Praia de Bote está com dificuldade de edição, por se encontrar em processo de mudança de computador, coisa que se resolverá em breves dias. Entretanto, aqui fica um trabalho nosso amigo Arsénio de Pina sobre uma das mais fascinantes figuras do Mindelo do século XX.
Arsénio de Pina |
Há anos seguidos que venho escrevinhando para os nossos jornais, publicando livros, com assuntos que presumo de interesse para a informação dos que ainda conservam o hábito da leitura e não perderam a faculdade da oponibilidade do polegar aos outros dedos, de propostas e críticas pertinentes da minha experiência e saber profissional, e ninguém tâ cdi. Como me parece que a maioria das pessoas das nossas bandas passou a apreciar mais a paródia, festas, fenhengas e festivais para apaziguar os ânimos eventualmente exaltados e as agruras da vida arquipelágica, irei fazer uma pausa no tratamento de assuntos sérios de interesse geral para me entreter e comungar com os leitores de “Praia de Bote”, com outros temas de índole jocosa, já que, como se costuma dizer, rir é o melhor remédio, e há que melhorar o animus e a qualidade de vida do ilhéu. Apresentarei também algumas peças de “Coisas do Djunga!...” retiradas do livro com o mesmo nome do nosso filósofo do povo, como lhe chamou o Mestre Roque Gonçalves, uma homenagem minha ao Djunga Fotógrafo, hipocorístico de João Cleofas Martins, que veiculou o seu pensamento, críticas fulgurantes e pertinentes encobertas da censura oficial com o manto diáfano do humor através de programas radiofónicos da Rádio Barlavento que deliciavam os ouvintes. As quatro primeiras anedotas não têm nada a ver com Djunga Fotógrafo.

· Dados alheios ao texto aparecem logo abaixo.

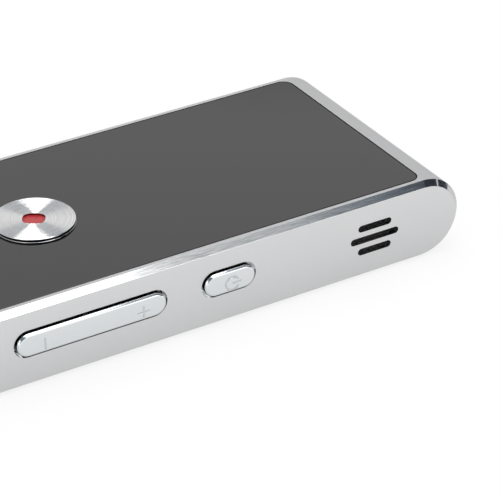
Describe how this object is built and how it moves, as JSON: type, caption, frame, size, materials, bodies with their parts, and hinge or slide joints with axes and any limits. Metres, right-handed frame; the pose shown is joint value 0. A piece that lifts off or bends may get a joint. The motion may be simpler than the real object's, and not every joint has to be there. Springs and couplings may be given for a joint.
{
  "type": "handheld translator",
  "caption": "Slim bar-shaped handheld voice translator with a metal band, dark front panel, round talk keys, side volume and power keys and a slotted sound outlet.",
  "frame": {"origin": "centre of the back panel's outer face, on which the bar lies", "axes": "+X along the bar to the end with the sound outlet, +Y across it away from the side keys, +Z out of the front panel"},
  "size_m": [0.14, 0.0403, 0.0131],
  "materials": {
    "frame_metal": "satin bead-blasted, edges polished",
    "dark_glass": "glossy dark grey",
    "tape_black": "matte adhesive tape",
    "talk_metal": "brushed in circles",
    "mark_red": "red enamel",
    "mark_blue": "blue enamel",
    "side_key_chrome": "polished",
    "dome_steel": "thin spring sheet",
    "carrier_plastic": "moulded",
    "chassis_plastic": "moulded",
    "flex_film": "amber film",
    "bracket_steel": "plain strip",
    "mesh_black": "woven",
    "foam_black": "soft foam",
    "speaker_plastic": "moulded",
    "cone_film": "thin film",
    "magnet_nickel": "nickel plated",
    "lead_black": "insulated lead",
    "lead_red": "insulated lead",
    "board_green": "solder mask",
    "chip_black": "moulded chips",
    "can_steel": "tinned sheet",
    "screw_steel": "plated",
    "pouch_foil": "foil pouch",
    "socket_steel": "folded sheet",
    "socket_plastic": "moulded",
    "boot_rubber": "soft moulding"
  },
  "bodies": {
    "casing": {"housing_frame": "frame_metal", "front_panel": "dark_glass", "front_tape": "tape_black", "back_panel": "dark_glass", "back_tape": "tape_black", "key_carrier": "carrier_plastic", "talk_dome_red": "dome_steel", "talk_dome_blue": "dome_steel", "volume_domes": "dome_steel", "power_dome": "dome_steel", "side_key_flex": "flex_film", "side_key_bracket": "bracket_steel", "sound_mesh": "mesh_black", "speaker_gasket": "foam_black", "speaker_case": "speaker_plastic", "speaker_cone": "cone_film", "speaker_magnet": "magnet_nickel", "speaker_leads": "lead_black", "main_board": "board_green", "board_chips": "chip_black", "shield_can": "can_steel", "board_screws": "screw_steel", "chassis": "chassis_plastic", "battery": "pouch_foil", "battery_pad": "foam_black", "battery_tape": "tape_black", "battery_leads": "lead_red", "charge_socket_shell": "socket_steel", "charge_socket_tongue": "socket_plastic", "microphone": "can_steel", "microphone_boot": "boot_rubber"},
    "talk_button_red": {"talk_key_red": "talk_metal", "talk_mark_red": "mark_red"},
    "talk_button_blue": {"talk_key_blue": "talk_metal", "talk_mark_blue": "mark_blue"},
    "volume_rocker": {"volume_key": "side_key_chrome"},
    "power_button": {"power_key": "side_key_chrome"}
  },
  "joints": [
    {"name": "talk_red_press", "type": "slide", "parent": "casing", "child": "talk_button_red", "axis": [0, 0, -1], "range_m": [0, 0.0004], "stiffness_N_per_m": 1500, "deforming": ["talk_dome_red"]},
    {"name": "talk_blue_press", "type": "slide", "parent": "casing", "child": "talk_button_blue", "axis": [0, 0, -1], "range_m": [0, 0.0004], "stiffness_N_per_m": 1500, "deforming": ["talk_dome_blue"]},
    {"name": "power_press", "type": "slide", "parent": "casing", "child": "power_button", "axis": [0, 1, 0], "range_m": [0, 0.0003], "stiffness_N_per_m": 1500, "deforming": ["power_dome"]},
    {"name": "volume_rock", "type": "hinge", "parent": "casing", "child": "volume_rocker", "pos_m": [0.00855, -0.0174, 0.0069], "axis": [0, 0, 1], "range_deg": [-1.4, 1.4], "stiffness_Nm_per_rad": 0.12, "deforming": ["volume_domes"]}
  ]
}
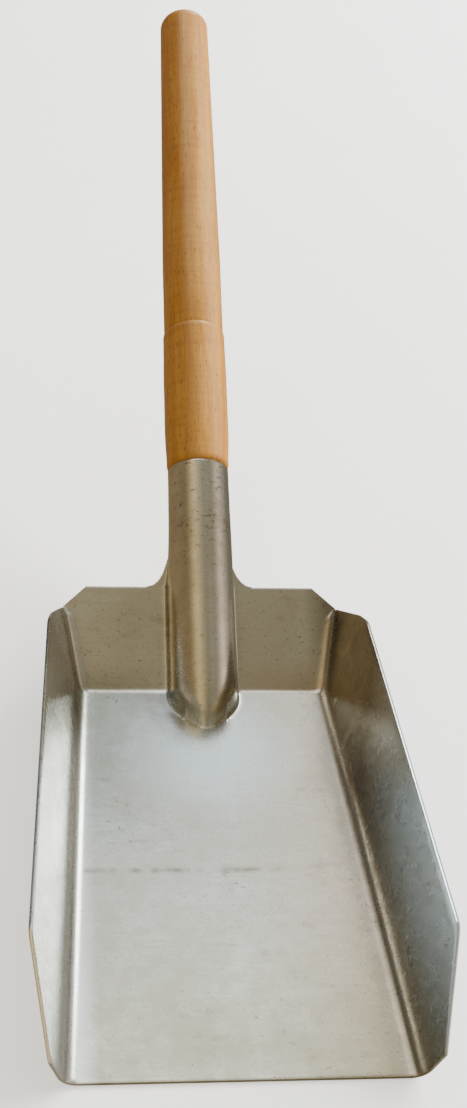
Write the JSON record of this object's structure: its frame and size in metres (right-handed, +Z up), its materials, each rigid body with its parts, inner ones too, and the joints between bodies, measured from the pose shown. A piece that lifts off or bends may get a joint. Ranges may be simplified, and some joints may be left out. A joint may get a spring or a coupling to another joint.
{
  "type": "grain scoop shovel",
  "caption": "One-piece pressed sheet-steel scoop with flared sides, sloping back and a rolled socket that holds a straight turned wooden handle, for moving grain and feed.",
  "frame": {"origin": "middle of the flat underside of the pan's floor", "axes": "+Z up, +Y from the scooping edge towards the end of the handle, +X to the right when looking along +Y"},
  "size_m": [0.1594, 0.5629, 0.2175],
  "materials": {
    "galvanised_steel": "satin zinc-coated sheet",
    "varnished_wood": "satin varnish",
    "screw_steel": "zinc plated"
  },
  "bodies": {
    "root": {"pan_with_socket": "galvanised_steel", "wooden_handle": "varnished_wood", "screw_left": "screw_steel", "screw_right": "screw_steel"}
  },
  "joints": []
}
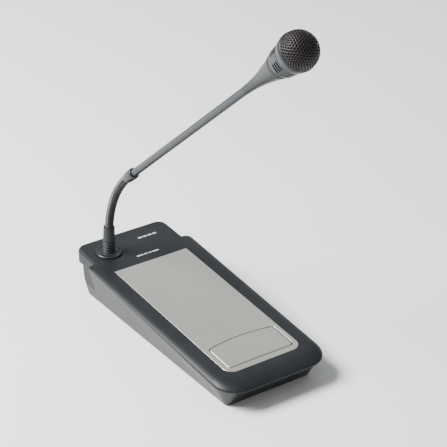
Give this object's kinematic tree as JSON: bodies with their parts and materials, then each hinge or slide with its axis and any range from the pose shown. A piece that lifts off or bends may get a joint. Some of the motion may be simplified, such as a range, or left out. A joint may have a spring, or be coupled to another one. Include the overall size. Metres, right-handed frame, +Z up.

Como os mais jovens pouco sabem do Djunga, talvez não seja descabido que diga que as peças do Djunga Roupa de Pipi e Bom Senso, Quel radiô de Praça Nova, Quel degrau de scada e tantas outras eram escutadas com enorme interesse pelo povo humilde, bem como por gente graúda e autoridades. Estas não se apercebiam do fundo das críticas e nem se sentiam visadas tal a habilidade do artista na sua sátira parodiante metafórica. Nem mesmo a Censura Colonial e a temível polícia política PIDE intervinham, completamente dominados pelo fascínio do humor, não se apercebendo (talvez apercebendo-se, mas tardiamente, quando a fama do homem já era tamanha que a sua prisão levaria o povo mindelense a manifestar-se) das críticas contundentes e mensagens subversivas veiculadas matreiramente dessa guisa. A pertinência e profundidade das suas reflexões, a sua coragem e a antevisão de acontecimentos ligados ao chamado ultramar português deixam-nos pasmados, sendo lícito atribuir-lhe uma inteligência fora de série.
1 - Discurso de casamento
O nosso grande vate Eugénio Tavares era tratado, na intimidade, na sua ilha Brava, por Tatá. Contou-nos o meu pai, que era cúmplice e amigo íntimo do poeta, na década de vinte do século passado, na Brava, que um compadre pediu ao poeta um discurso bonito a proferir numa cerimónia de casamento em que era padrinho. O poeta lá lhe compôs um discurso adequado á ocasião e à cultura minguada do amigo. Este, ambicionando prosa dilatada, pomposa e mais sentimental, agradeceu ao poeta, mas confessando-lhe: Nhô Tatá, discurso sta bonito, ma ´m creba um cusa que saí más dento de mi. Claro que Eugénio Tavares não apreciou o pedido do amigo, por ter tido muito trabalho para elaborar uma prosa adaptada ao nível cultural dele, e, então, aconselhou-o: di dento di bó …, bá la, bô da um renca de pede; discurso sta feto.
Li com gosto. Conheço o livro do Arsénio sobre nhô Djunga porque o li há uns 15 anos em S. Vicente. Foi leitura muito proveitosa.